Thursday, January 30, 2014

home

“It’s gone, 
but I knew it when I had it, 
when the island was my home, 
and every morning the seagulls woke me.”
-Mary Stolz

I've been back home a few times since I left. And I can count the times on both hands; mostly because of lack of money, not because I didn't want to go back. I’m very morose because it's been almost four years since I've been home. Although, it isn't really "home" it is still my motherland. Hardly anyone is still there. And the fact that the house is gone is so horrible to me. We had a lovely plot of land on the edge of town. We had cats and a dog, and rabbits; and we grew wonderful gardens every year, and there were apricots and apple trees. But my mother was never satisfied. She always wanted to be in the country. We were on the edge of town, basically in the country. After searching for a "house in the country" for our most of our childhood, she decided that nothing was good enough and mortgaged the house to move it to the country. The house was built in the early 1900's and is such a beautiful beast. It should not have been moved from its roots in that town. My grandfather built a house in that town. My ancestors are buried there. My grandparents, and aunts and uncles; my great grandmother is there. My lineage is filled with pioneers. They carved out their lives in the wilderness. They moved it, cutting down the two majestic sycamore trees in the front yard. It now sits at a plot in the middle of the country about ten miles away. On a hill. Alone. They lived there, until my sister left, and then my brothers. My mother sold it after they divorced. I would have loved to have kept it in the family.

When I go home to my motherland, I always to go to Rockville. I visit my kinsmen's graves. I go to the spot where I grew up. I go to that empty plot covered in weeds, and overgrown with grass, with all the junk accumulated. And I weep. I weep for everything that was, everything that could have been, and everything that I miss about home. Home to me is my childhood. It’s not something truly tangible. It’s something that cannot be explained. But I sit there on the roof of that old garage, and weep. There are so many things I would do differently, that I can't ever go back and do. And it's horrible.


Tuesday, January 21, 2014

hope

"Hope" is the thing with feathers—
That perches in the soul—
And sings the tune without the words—
And never stops—at all—
-Emily Dickinson

On Sunday night, I had dinner at this little Mexican joint, La Rancherita; it sits downtown between Anna’s Pizzeria and The Rusty Bucket. The little pale yellow bakery that sells giant Kahlua crème horns is across the street. La Rancherita serves good food, and, if you’re watching, the place is full of interesting and fascinating people.  A lovely little family of four walked in, and caught my attention immediately. The tiny little girl was wearing a pretty blue knitted cap, and she picked out a seat in a booth far away from her family, and declared that this was where she wanted to sit. She was already adventurous and outspoken. The little boy wanted to have a seat facing a television so that he could, "watch sports;” but, he was carrying a little paperback book and immediately started drawing; he was a dreamer and an artist.
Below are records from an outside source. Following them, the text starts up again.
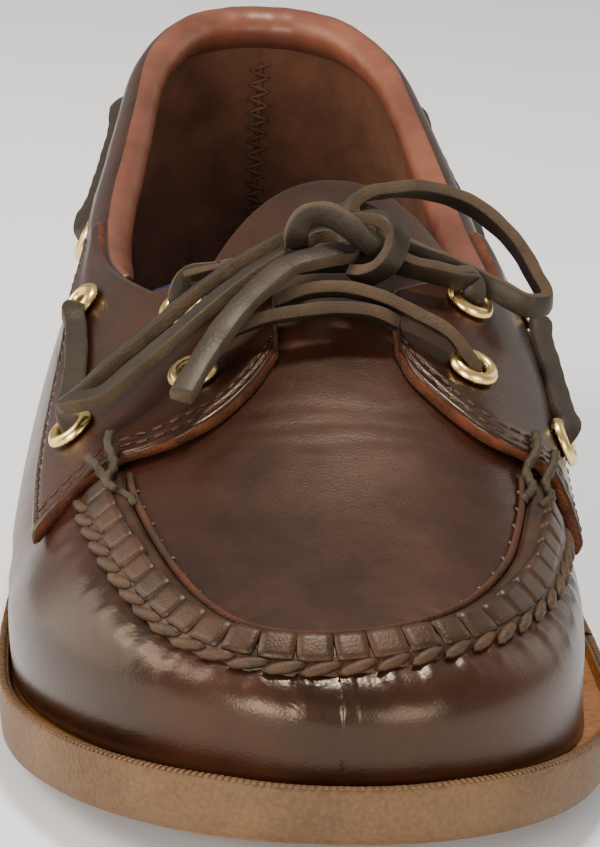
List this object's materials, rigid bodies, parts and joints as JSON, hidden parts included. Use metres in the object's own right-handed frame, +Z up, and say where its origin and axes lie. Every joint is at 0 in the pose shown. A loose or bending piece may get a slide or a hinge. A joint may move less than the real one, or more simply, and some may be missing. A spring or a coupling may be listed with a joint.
{
  "type": "boat shoe",
  "caption": "Brown leather boat shoe, right foot: hand-sewn moccasin toe, saddle flaps, brass eyelets, rawhide lace tied in a bow and a gum rubber sole.",
  "frame": {"origin": "on the floor under the middle of the sole's length, at the forefoot's flat spot", "axes": "+Z up, +Y to the heel, -Y to the toe, +X to the inner (medial) side of the right foot"},
  "size_m": [0.1105, 0.296, 0.0925],
  "materials": {
    "gum_rubber": "matte, lightly pebbled",
    "blue_footbed": "matte",
    "brown_leather": "satin, oiled",
    "seam_leather": "satin",
    "brass": "polished",
    "rawhide": "matte"
  },
  "bodies": {
    "root": {"outsole": "gum_rubber", "insole": "blue_footbed", "upper": "brown_leather", "saddle_lateral": "brown_leather", "saddle_medial": "brown_leather", "moc_seam": "seam_leather", "tongue": "brown_leather", "back_strip": "brown_leather", "eyelet_front_lower_lateral": "brass", "eyelet_front_upper_lateral": "brass", "eyelet_front_lower_medial": "brass", "eyelet_front_upper_medial": "brass", "eyelet_side_1_lateral": "brass", "eyelet_side_2_lateral": "brass", "eyelet_side_3_lateral": "brass", "eyelet_side_4_lateral": "brass", "eyelet_side_1_medial": "brass", "eyelet_side_2_medial": "brass", "eyelet_side_3_medial": "brass", "eyelet_side_4_medial": "brass", "side_lace_front_lateral": "rawhide", "side_lace_rear_lateral": "rawhide", "side_lace_front_medial": "rawhide", "side_lace_rear_medial": "rawhide", "lace_bars": "rawhide", "lace_bow_lateral": "rawhide", "lace_bow_medial": "rawhide"}
  },
  "joints": []
}
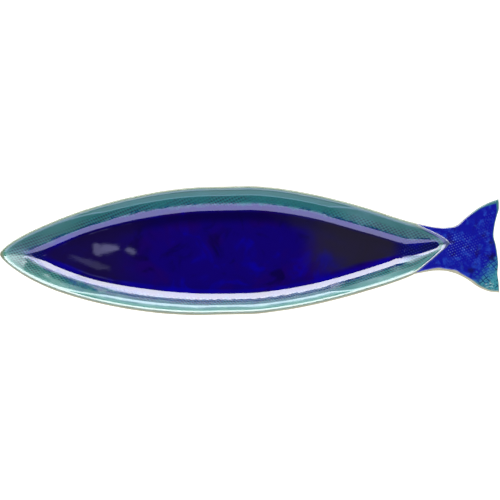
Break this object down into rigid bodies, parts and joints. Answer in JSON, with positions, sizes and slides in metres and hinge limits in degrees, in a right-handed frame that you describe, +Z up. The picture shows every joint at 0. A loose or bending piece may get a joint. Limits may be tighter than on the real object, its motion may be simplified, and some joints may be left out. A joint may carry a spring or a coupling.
{
  "type": "fish shaped platter",
  "caption": "Long stoneware serving platter in the shape of a fish, with a pointed boat shaped well, a forked tail fin and a low foot ring.",
  "frame": {"origin": "on the table under the middle of the platter's length and width", "axes": "+X from the nose to the tail, +Y to the fish's back, +Z up out of the well"},
  "size_m": [0.4299, 0.1117, 0.024],
  "materials": {
    "bare_clay": "fired, unglazed, fine grained and matt",
    "cobalt_glaze": "deep, glossy, with darker and purple clouds",
    "turquoise_glaze": "glossy, thin over the pressed weave and darker where it pools",
    "pale_glaze": "thin, satin, oatmeal coloured"
  },
  "bodies": {
    "root": {"dish_body": "bare_clay", "tail_fin": "bare_clay", "foot_ring": "bare_clay", "well_glaze": "cobalt_glaze", "wall_glaze": "turquoise_glaze", "tail_glaze": "cobalt_glaze", "fin_tip_glaze": "turquoise_glaze", "underside_glaze": "pale_glaze"}
  },
  "joints": []
}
What I noticed instantly was that both parents were communicating with each other and with their kids. Not only were they communicating with words, but they were communicating with their body language. They were really and truly focused on each other and on their children. They were involved in what the kids were playing with, what they were interested in, and really hearing what they had to say. It was very refreshing to see this genuine human interaction. Not at any time, did either of them take out a phone, to look at, or take pictures with. They simply interacted with their children.

We live in a world where we are glued to our cell phones, causing an immeasurable amount of lost and missed human interactions. Repeatedly, I see children trying to capture their parent’s attention, but there’s clearly something more important in that lighted box, so the child is ignored, or told to stop and be quiet. Technology is great, except when it isn’t; and as a result of it, we are simultaneously so connected and so distant from one another.

But this little family gave me hope.

Friday, January 17, 2014

waiting

I saw him for a fraction of a second. He was sitting on the metal railing next to the bus stop. He was wearing a white t-shirt, and a gray and white striped serape jacket; the wool kind that you find at the flea market and the state fair. It had a hood, but he wasn't using it. The wind blew sharply, through it, cutting to his weary skin. He squinted into the sun, and held on tightly to a white coffee cup, balancing gracefully on the rail. There was a silver bike within grasping distance. I know it was his. He was wearing black pants and worn brown leather shoes with black soles. His face was red, maybe from the sun, maybe from high blood pressure, maybe from drinking. His soft white hair and beard were cut very short all around. He thought about his kids. And he thought about the last three cigarettes in his pocket. And how late is that liquor store open? Wordlessly, he waited for the bus.